Age guidance and content
Recommended for ages 10 and above. Patrons aged 15 and under must be accompanied by and seated next to an adult aged 18 or over.
The production contains strobe lighting and deals with themes of grief, revenge, violence, and death. The strobe lighting is used throughout to mark the sliding-doors moments — audience members sensitive to flashing lights should be aware before booking.
Day seats and standing tickets
Ten front-row stalls seats are released each performance day, sold in person from the box office from 10am. Maximum 2 day seats per person. Standing tickets are also released online at 12pm for the following week's performances. These are among the most sought-after ways to access this production at lower price points.
Cast
- Sadie Sink as Juliet Capulet (Stranger Things; John Proctor is the Villain, Broadway — Tony nominated)
- Noah Jupe as Romeo Montague (Hamnet, A Quiet Place)
- Clare Perkins as Nurse (Player Kings, West End; The Wheel of Time)
- John Marquez as Friar Laurence (Doc Martin; Pygmalion, The Old Vic)
- Clark Gregg as Capulet (Marvel's Agents of S.H.I.E.L.D.; Good Night, and Good Luck, Broadway)
- Kasper Hilton-Hille as Mercutio / Friar John (Dear England; Troilus & Cressida, Shakespeare's Globe)
- Aruna Jalloh as Tybalt
- Dylan Corbett-Bader as Benvolio
- Eden Epstein as Lady Capulet
- Alex Felton as Abraham
- Ada Grey as First Servant
- Caroline Moroney as Second Servant
- David Shelley as Lord Montague
- Lewis Shepherd as Paris
- Alexander Uzoka as Prince Escalus
- Jamie Ankrah as Balthasar
Cast information correct at time of publication and subject to change.
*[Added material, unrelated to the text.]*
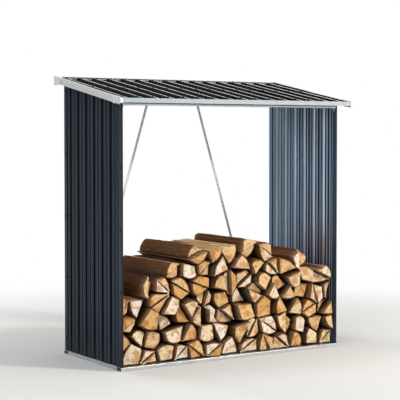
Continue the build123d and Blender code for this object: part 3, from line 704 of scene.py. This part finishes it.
def make_log(samples, others, front, back, uncovered, rng, store, reach, bed):
    """Adds one detailed log to the course's lists of points, faces and attributes.

    It bellies out half way along, to fill the gaps to its neighbours. It is kept within reach to
    each side, where the walls are, and above the bed it lies on."""
    count = len(samples)
    flat = np.array([(x, z) for x, z, _, _ in samples])
    before = np.roll(flat, 1, axis=0)
    after = np.roll(flat, -1, axis=0)
    tangent = after - before
    tangent /= np.linalg.norm(tangent, axis=1)[:, None]
    outward = np.stack([tangent[:, 1], -tangent[:, 0]], axis=1)
    middle = flat.mean(axis=0)
    seed = rng.uniform(0, 400)
    rough = rng.uniform(0.6, 1.3)
    tone = rng.random()
    barked = [i for i in range(count) if samples[i][2]]
    if barked:
        bark_middle = flat[barked].mean(axis=0)
        outwards = bark_middle - middle
        length = max(np.linalg.norm(outwards), 0.001)
        pith = middle - outwards / length * rng.uniform(*bark_to_pith)
    else:
        turn = rng.uniform(0, math.tau)
        pith = middle + np.array([math.cos(turn), math.sin(turn)]) * rng.uniform(*middle_to_pith)
    side_tones = []
    for sample in samples:
        if sample[3] or not side_tones:
            side_tones.append(rng.random())
        else:
            side_tones.append(side_tones[-1])
    slant_front = (rng.uniform(-most_slant, most_slant), rng.uniform(-most_slant, most_slant))
    slant_back = (rng.uniform(-most_slant, most_slant), rng.uniform(-most_slant, most_slant))
    slim = (rng.uniform(0.0, most_slim), rng.uniform(0.0, most_slim))
    bow = (rng.uniform(-sideways_bow, sideways_bow), rng.uniform(-upward_bow, upward_bow))
    belly = bellied(flat, outward, others) * (1 - aired_flatness * uncovered)
    length = back - front
    rows = [front + d for d in end_rows + middle_rows if d < length - last_row_clear]
    rows += [back - d for d in end_rows[::-1]]
    spin = rng.uniform(0, math.tau)
    base = len(store["points"])
    edges = []
    for j, y in enumerate(rows):
        ring = []
        along = (y - front) / length
        midway = min(1.3 * math.sin(math.pi * along), 1.0)
        near_front = max(1 - along / slim_share, 0)
        near_back = max(1 - (1 - along) / slim_share, 0)
        girth = 1 - slim[0] * near_front ** 2 - slim[1] * near_back ** 2
        for i, (x, z, is_bark, is_corner) in enumerate(samples):
            s = i * sample_gap
            inward = sunk(s, y, is_bark, rough, seed)
            if is_corner:
                inward += 0.0008 + corner_wear * fibre(0.0, y / 0.05, seed + i)
            if j in (0, len(rows) - 1):
                inward += 0.0006 + end_wear * fibre(s / 0.02, 0.0, seed + 21 + j)
            x -= outward[i][0] * (inward - belly[i] * midway) - bow[0] * midway
            z -= outward[i][1] * (inward - belly[i] * midway) - bow[1] * midway
            x = middle[0] + (x - middle[0]) * girth
            z = middle[1] + (z - middle[1]) * girth
            ring.append((min(max(x, -reach), reach), max(z, bed)))
        edges.append(ring)

    def lean(slant, x, z):
        return slant[0] * (x - middle[0]) + slant[1] * (z - middle[1])

    for j, (y, ring) in enumerate(zip(rows, edges)):
        from_back = len(rows) - 1 - j
        for x, z in ring:
            shift = 0.0
            if j < len(end_rows):
                shift = lean(slant_front, x, z) * (1 - j / len(end_rows))
            if from_back < len(end_rows):
                shift = lean(slant_back, x, z) * (1 - from_back / len(end_rows))
            store["points"].append((x, y + shift, z))
    for j in range(len(rows) - 1):
        for i in range(count):
            k = (i + 1) % count
            a = base + j * count
            store["faces"].append((a + i, a + count + i, a + count + k, a + k))
            store["finish"].append(on_bark if samples[i][2] else on_split)
            store["side"].append(side_tones[i])
    back_base = base + (len(rows) - 1) * count
    for ring_base, slant, is_front in ((base, slant_front, True), (back_base, slant_back, False)):
        side_y = rows[0] if is_front else rows[-1]
        last = list(range(ring_base, ring_base + count))
        rim = edges[0] if is_front else edges[-1]
        inner = []
        for i, (x, z) in enumerate(rim):
            depth = bark_thickness if samples[i][2] else splinter_width
            inner.append((x - outward[i][0] * depth, z - outward[i][1] * depth))
        rings = [inner]
        for t in ring_shares:
            rings.append([(middle[0] + (x - middle[0]) * t, middle[1] + (z - middle[1]) * t)
                          for x, z in inner])
        sign = -1.0 if is_front else 1.0
        for depth, ring in enumerate(rings):
            fresh = []
            for x, z in ring:
                uneven = fibre(x / 0.02, z / 0.02, seed + 31) - 0.5
                bulge = end_unevenness * uneven + (end_bulge if depth else rim_bulge)
                fresh.append(len(store["points"]))
                store["points"].append((x, side_y + lean(slant, x, z) + sign * bulge, z))
            for i in range(count):
                k = (i + 1) % count
                quad = (last[i], last[k], fresh[k], fresh[i])
                store["faces"].append(quad if is_front else quad[::-1])
                store["finish"].append(on_bark if depth == 0 and samples[i][2] else on_sawn)
                store["side"].append(side_tones[i])
            last = fresh
        hub = len(store["points"])
        store["points"].append((middle[0], side_y + sign * end_bulge, middle[1]))
        for i in range(count):
            k = (i + 1) % count
            triangle = (last[i], last[k], hub)
            store["faces"].append(triangle if is_front else triangle[::-1])
            store["finish"].append(on_sawn)
            store["side"].append(side_tones[i])
    made = len(store["points"]) - base
    # The share that falls from 1 at each end to 0 a few centimetres in drives the painted light near
    # the ends.
    for x, y, z in store["points"][base:]:
        store["grain"].append((x - pith[0], y + seed, z - pith[1]))
        store["end_light"].append(max(0.0, 1 - min(y - front, back - y) / end_light_depth))
    store["open"] += [uncovered * rng.uniform(0.55, 1.0)] * made
    store["tone"] += [tone] * made
    store["spin"] += [spin] * made
    edge_points = len(rows) * count
    capped = [0.35] * count + [1.0] * (count * len(ring_shares) + 1)
    store["rim"] += [0.0] * edge_points + capped + capped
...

The appearance of any performer cannot be guaranteed due to illness or unforeseen circumstances.
Creative team
- Written by: William Shakespeare
- Director: Robert Icke
- Set & costume design: Hildegard Bechtler
- Lighting design: Jon Clark
- Sound design: Tom Gibbons
- Video design: Ash J. Woodward
- Casting: Julia Horan CDG and Jim Carnahan CSA
Getting there
- Tube: Piccadilly Circus (Piccadilly and Bakerloo lines) — 3 minute walk east along Coventry Street then south on Panton Street
- Alternative: Leicester Square (Northern and Piccadilly lines) — 3 minute walk west
- Bus: Routes 3, 6, 9, 12, 13, 15, 23, 88, 94, 139, 159 serve Piccadilly Circus and the Haymarket
- Cycling: Santander Cycles docking stations on Whitcomb Street and Haymarket
About the Harold Pinter Theatre
The Harold Pinter Theatre (formerly the Comedy Theatre) opened in 1881 and was renamed in 2011 in honour of Nobel Prize-winning playwright Harold Pinter, who staged several productions there. It seats 796 across stalls, dress circle, and upper circle, and is one of the most intimate mid-sized theatres in the West End. Recent productions include Prima Facie with Jodie Comer, Slave Play with Kit Harington, and Elektra starring Brie Larson — all produced by Empire Street Productions, who are behind this Romeo & Juliet.
Accessibility
The Harold Pinter Theatre offers wheelchair-accessible seating, hearing assistance systems, and accessible toilet facilities. Contact the box office in advance to discuss specific requirements and book appropriate seating.
Producer
Romeo & Juliet is produced by Empire Street Productions — the company behind Prima Facie, Slave Play, Self Esteem: A Complicated Woman, and Elektra at the Harold Pinter Theatre. Their track record of pairing major screen talent with serious theatrical productions in intimate West End venues is the template this production follows.